> _PROBLEM TO SOLVE_
Copy, character for character, the lines running from the one with "Write part 2" to the one with "return t * t * (3 - 2 * t)", ends included. Leave out every other line.

> _Data entries_
....

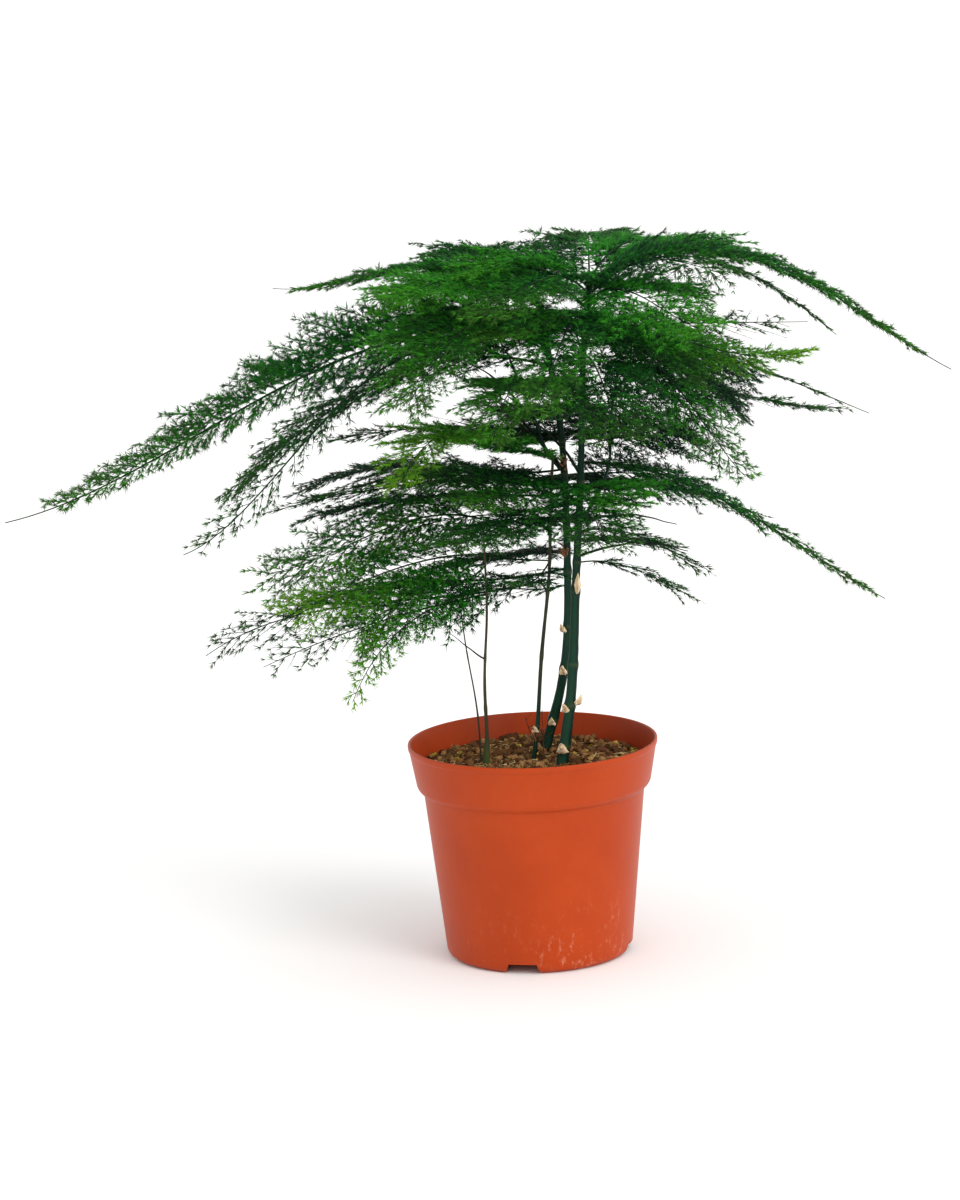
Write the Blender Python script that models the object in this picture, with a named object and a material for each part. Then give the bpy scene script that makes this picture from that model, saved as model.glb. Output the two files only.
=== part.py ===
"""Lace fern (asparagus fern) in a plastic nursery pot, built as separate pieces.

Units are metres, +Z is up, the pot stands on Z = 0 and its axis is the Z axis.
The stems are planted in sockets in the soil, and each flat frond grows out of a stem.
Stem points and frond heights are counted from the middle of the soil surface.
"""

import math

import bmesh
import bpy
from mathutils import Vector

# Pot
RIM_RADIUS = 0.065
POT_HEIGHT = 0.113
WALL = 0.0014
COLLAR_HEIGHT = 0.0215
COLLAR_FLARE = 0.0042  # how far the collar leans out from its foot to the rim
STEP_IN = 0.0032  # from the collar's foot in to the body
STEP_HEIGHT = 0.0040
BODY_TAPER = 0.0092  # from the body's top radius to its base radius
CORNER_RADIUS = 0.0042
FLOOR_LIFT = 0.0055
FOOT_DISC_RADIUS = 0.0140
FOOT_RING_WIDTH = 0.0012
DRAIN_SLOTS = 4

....

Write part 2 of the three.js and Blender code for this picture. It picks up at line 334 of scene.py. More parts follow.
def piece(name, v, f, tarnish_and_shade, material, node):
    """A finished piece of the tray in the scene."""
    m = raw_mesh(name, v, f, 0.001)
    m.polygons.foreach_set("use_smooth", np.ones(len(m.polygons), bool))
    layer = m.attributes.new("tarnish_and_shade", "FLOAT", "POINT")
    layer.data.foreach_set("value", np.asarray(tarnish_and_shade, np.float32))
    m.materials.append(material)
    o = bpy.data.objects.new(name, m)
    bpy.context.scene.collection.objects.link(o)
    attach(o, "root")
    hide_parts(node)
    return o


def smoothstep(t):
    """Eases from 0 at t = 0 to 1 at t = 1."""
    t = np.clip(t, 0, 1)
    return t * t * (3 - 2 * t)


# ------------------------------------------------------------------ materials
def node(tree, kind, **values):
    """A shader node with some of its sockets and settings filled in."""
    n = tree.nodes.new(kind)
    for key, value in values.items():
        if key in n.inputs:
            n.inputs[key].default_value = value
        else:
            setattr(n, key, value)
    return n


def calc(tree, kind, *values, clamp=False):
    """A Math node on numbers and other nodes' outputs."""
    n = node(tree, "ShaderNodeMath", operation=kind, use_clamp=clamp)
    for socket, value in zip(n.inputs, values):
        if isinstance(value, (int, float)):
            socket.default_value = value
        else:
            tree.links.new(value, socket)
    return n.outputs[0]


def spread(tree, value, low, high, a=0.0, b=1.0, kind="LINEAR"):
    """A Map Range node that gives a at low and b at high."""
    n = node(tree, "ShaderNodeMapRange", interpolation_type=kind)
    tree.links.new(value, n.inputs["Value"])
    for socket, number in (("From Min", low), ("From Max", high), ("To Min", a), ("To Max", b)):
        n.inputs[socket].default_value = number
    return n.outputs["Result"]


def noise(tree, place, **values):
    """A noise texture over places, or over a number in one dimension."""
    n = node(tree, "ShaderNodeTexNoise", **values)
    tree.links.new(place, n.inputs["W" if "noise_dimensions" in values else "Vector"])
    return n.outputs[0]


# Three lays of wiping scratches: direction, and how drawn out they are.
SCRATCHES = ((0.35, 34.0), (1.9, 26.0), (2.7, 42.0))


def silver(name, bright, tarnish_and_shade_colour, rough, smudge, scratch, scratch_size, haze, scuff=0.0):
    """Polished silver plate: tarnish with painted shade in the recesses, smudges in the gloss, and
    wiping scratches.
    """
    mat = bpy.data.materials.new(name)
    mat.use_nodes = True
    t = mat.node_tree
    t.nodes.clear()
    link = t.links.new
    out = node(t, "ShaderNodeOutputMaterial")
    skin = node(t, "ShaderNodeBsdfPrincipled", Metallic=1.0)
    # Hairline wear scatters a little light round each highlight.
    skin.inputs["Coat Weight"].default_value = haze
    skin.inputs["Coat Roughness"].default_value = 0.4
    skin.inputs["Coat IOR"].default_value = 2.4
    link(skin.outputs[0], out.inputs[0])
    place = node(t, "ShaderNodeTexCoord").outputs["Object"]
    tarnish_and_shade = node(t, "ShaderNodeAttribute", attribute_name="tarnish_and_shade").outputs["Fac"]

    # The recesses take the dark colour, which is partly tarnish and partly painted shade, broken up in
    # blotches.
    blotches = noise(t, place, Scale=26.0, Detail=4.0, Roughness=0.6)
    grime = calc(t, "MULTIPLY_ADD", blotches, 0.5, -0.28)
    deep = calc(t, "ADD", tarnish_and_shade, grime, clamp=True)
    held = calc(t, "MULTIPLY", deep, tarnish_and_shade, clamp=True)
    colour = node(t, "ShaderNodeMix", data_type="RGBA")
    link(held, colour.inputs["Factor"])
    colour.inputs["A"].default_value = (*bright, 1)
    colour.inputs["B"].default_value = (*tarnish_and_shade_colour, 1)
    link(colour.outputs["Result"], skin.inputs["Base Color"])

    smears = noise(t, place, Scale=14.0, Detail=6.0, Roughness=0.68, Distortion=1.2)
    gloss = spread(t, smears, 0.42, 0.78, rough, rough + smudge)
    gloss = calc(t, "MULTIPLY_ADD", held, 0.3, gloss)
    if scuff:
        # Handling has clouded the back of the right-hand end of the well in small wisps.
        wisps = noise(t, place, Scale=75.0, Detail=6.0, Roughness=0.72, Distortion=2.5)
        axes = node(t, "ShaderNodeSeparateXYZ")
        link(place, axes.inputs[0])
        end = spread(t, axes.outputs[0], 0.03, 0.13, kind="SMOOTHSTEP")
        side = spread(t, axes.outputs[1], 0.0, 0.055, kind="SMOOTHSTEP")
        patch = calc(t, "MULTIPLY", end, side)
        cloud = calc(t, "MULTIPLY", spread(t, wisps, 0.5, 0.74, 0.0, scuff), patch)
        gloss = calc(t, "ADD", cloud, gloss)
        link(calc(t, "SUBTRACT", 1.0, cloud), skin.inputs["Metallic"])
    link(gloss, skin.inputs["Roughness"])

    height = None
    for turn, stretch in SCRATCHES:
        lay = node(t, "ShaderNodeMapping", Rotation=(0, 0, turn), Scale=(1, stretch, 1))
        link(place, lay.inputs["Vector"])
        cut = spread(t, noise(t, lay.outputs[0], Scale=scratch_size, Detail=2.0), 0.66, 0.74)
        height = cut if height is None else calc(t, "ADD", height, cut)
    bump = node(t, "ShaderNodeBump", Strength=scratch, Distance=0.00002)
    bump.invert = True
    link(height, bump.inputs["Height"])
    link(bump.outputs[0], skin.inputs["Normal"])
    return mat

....

> _RIGHT ANSWER_
Write part 2 of the three.js and Blender code for this picture. It picks up at line 334 of scene.py. More parts follow.
def piece(name, v, f, tarnish_and_shade, material, node):
    """A finished piece of the tray in the scene."""
    m = raw_mesh(name, v, f, 0.001)
    m.polygons.foreach_set("use_smooth", np.ones(len(m.polygons), bool))
    layer = m.attributes.new("tarnish_and_shade", "FLOAT", "POINT")
    layer.data.foreach_set("value", np.asarray(tarnish_and_shade, np.float32))
    m.materials.append(material)
    o = bpy.data.objects.new(name, m)
    bpy.context.scene.collection.objects.link(o)
    attach(o, "root")
    hide_parts(node)
    return o


def smoothstep(t):
    """Eases from 0 at t = 0 to 1 at t = 1."""
    t = np.clip(t, 0, 1)
    return t * t * (3 - 2 * t)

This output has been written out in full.